* Exercise: Return verbatim everything from the first line through the line that contains "DRAIN_OFFSET = 19 * MM", and stop there.

* Provided entries:
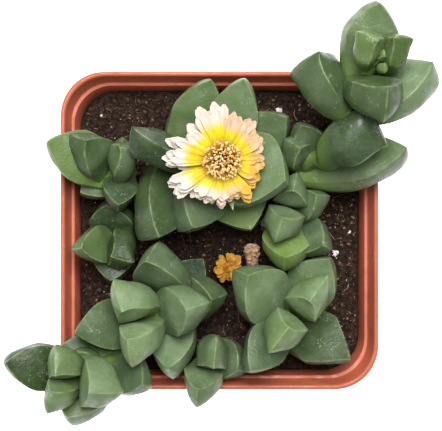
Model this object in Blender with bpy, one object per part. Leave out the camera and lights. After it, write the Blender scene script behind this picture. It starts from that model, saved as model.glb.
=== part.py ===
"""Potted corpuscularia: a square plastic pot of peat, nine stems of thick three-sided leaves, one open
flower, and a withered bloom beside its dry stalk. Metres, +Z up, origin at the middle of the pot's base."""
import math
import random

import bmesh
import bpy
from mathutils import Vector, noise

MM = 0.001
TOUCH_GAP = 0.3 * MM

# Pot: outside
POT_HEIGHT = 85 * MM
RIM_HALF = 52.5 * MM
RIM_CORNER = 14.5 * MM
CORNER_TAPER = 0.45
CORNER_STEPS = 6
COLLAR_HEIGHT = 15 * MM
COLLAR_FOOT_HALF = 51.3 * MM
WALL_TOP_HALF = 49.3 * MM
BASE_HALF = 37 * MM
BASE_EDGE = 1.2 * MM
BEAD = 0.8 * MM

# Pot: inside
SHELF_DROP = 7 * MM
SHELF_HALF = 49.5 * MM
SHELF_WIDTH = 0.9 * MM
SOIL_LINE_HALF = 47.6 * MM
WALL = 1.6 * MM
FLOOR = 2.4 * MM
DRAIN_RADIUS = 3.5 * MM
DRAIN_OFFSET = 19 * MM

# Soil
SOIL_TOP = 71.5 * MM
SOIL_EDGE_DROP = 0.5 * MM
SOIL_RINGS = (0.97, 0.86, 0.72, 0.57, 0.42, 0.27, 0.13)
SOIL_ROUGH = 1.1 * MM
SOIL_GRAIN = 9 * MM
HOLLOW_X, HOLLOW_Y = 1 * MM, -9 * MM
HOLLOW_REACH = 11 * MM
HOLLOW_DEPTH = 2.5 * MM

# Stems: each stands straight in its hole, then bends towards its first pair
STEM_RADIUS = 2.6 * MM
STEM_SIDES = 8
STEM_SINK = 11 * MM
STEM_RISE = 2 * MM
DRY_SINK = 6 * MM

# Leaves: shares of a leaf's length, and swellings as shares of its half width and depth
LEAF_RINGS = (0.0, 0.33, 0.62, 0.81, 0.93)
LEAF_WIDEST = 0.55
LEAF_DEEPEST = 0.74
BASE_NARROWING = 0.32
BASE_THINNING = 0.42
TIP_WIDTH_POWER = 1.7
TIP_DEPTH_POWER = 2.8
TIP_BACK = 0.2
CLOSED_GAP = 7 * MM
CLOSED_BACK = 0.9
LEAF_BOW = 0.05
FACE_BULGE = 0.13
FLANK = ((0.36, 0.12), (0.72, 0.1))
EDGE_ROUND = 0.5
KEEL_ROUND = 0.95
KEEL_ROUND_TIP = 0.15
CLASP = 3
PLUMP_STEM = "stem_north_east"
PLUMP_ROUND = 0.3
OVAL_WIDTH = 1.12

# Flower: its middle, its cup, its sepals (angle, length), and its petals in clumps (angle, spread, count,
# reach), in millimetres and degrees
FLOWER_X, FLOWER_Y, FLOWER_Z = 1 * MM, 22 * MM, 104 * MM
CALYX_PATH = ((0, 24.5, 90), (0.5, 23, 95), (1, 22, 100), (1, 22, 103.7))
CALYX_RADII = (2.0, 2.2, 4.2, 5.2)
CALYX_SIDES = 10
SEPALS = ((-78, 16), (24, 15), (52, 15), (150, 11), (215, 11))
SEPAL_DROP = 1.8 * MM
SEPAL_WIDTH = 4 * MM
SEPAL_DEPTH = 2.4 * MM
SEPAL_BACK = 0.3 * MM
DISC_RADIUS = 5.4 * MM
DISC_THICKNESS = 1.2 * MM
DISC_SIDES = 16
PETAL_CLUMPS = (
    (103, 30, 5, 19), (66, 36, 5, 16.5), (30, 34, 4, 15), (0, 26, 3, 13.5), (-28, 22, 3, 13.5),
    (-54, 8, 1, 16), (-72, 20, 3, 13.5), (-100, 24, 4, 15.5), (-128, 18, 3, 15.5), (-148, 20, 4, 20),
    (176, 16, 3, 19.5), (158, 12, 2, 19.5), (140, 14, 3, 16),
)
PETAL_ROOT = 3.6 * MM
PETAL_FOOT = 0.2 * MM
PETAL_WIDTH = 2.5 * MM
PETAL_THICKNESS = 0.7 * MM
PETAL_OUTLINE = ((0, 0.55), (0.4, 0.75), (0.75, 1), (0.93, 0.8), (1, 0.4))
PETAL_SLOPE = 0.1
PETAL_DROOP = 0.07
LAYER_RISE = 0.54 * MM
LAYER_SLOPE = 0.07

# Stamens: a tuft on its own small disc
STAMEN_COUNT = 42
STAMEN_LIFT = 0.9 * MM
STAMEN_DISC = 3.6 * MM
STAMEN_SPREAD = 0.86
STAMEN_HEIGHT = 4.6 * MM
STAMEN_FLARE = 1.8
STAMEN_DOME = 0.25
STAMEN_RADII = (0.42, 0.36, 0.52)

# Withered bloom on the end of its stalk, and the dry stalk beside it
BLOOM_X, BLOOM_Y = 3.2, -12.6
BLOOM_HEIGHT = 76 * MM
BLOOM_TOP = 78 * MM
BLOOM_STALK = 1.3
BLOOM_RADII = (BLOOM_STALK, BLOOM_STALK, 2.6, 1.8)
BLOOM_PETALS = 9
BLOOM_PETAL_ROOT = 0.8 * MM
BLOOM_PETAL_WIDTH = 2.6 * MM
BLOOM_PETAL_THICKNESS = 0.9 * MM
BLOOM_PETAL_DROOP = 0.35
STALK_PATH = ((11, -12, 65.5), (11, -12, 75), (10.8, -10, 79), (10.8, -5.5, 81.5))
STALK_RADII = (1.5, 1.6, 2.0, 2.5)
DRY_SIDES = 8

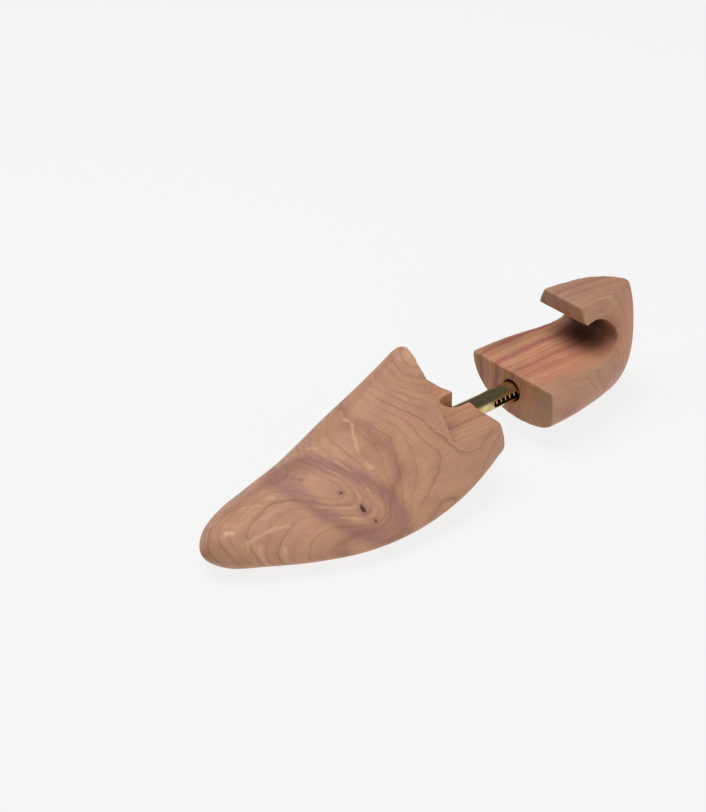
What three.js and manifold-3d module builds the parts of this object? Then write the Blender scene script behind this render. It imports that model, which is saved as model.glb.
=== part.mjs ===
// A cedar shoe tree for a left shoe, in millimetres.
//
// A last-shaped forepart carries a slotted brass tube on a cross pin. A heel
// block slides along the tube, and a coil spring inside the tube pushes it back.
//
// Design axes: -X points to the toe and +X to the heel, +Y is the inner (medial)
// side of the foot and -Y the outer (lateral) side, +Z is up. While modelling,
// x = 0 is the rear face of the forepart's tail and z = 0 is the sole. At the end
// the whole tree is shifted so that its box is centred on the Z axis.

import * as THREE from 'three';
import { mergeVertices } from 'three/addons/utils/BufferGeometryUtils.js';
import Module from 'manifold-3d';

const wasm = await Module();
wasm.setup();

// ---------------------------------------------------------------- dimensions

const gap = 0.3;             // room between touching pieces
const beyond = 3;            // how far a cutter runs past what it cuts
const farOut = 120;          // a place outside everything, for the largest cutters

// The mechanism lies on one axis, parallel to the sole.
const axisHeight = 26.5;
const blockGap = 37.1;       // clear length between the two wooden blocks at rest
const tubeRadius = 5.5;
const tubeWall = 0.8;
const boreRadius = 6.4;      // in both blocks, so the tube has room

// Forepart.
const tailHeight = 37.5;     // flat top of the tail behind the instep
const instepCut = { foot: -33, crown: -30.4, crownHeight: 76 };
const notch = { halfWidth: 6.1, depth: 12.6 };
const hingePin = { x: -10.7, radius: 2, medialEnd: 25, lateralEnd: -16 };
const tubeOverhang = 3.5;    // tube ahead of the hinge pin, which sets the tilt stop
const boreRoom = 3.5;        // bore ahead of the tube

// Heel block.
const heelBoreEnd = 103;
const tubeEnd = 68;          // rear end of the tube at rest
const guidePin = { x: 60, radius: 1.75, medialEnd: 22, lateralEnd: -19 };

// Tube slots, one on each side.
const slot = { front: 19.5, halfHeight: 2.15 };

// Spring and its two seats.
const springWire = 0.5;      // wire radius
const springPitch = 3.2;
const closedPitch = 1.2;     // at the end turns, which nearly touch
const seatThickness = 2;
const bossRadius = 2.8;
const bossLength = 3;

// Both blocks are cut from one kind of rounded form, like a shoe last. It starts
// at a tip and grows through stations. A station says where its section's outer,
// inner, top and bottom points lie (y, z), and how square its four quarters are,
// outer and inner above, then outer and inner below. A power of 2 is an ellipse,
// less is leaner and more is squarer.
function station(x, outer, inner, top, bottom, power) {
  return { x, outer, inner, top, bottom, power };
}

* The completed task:
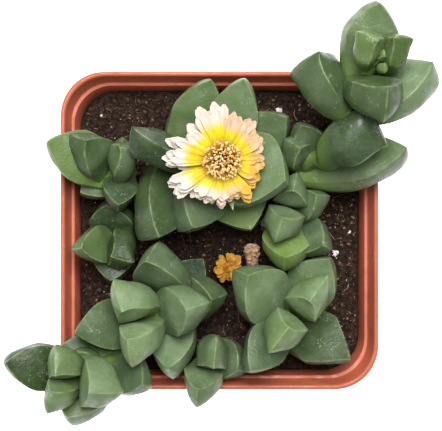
Model this object in Blender with bpy, one object per part. Leave out the camera and lights. After it, write the Blender scene script behind this picture. It starts from that model, saved as model.glb.
=== part.py ===
"""Potted corpuscularia: a square plastic pot of peat, nine stems of thick three-sided leaves, one open
flower, and a withered bloom beside its dry stalk. Metres, +Z up, origin at the middle of the pot's base."""
import math
import random

import bmesh
import bpy
from mathutils import Vector, noise

MM = 0.001
TOUCH_GAP = 0.3 * MM

# Pot: outside
POT_HEIGHT = 85 * MM
RIM_HALF = 52.5 * MM
RIM_CORNER = 14.5 * MM
CORNER_TAPER = 0.45
CORNER_STEPS = 6
COLLAR_HEIGHT = 15 * MM
COLLAR_FOOT_HALF = 51.3 * MM
WALL_TOP_HALF = 49.3 * MM
BASE_HALF = 37 * MM
BASE_EDGE = 1.2 * MM
BEAD = 0.8 * MM

# Pot: inside
SHELF_DROP = 7 * MM
SHELF_HALF = 49.5 * MM
SHELF_WIDTH = 0.9 * MM
SOIL_LINE_HALF = 47.6 * MM
WALL = 1.6 * MM
FLOOR = 2.4 * MM
DRAIN_RADIUS = 3.5 * MM
DRAIN_OFFSET = 19 * MM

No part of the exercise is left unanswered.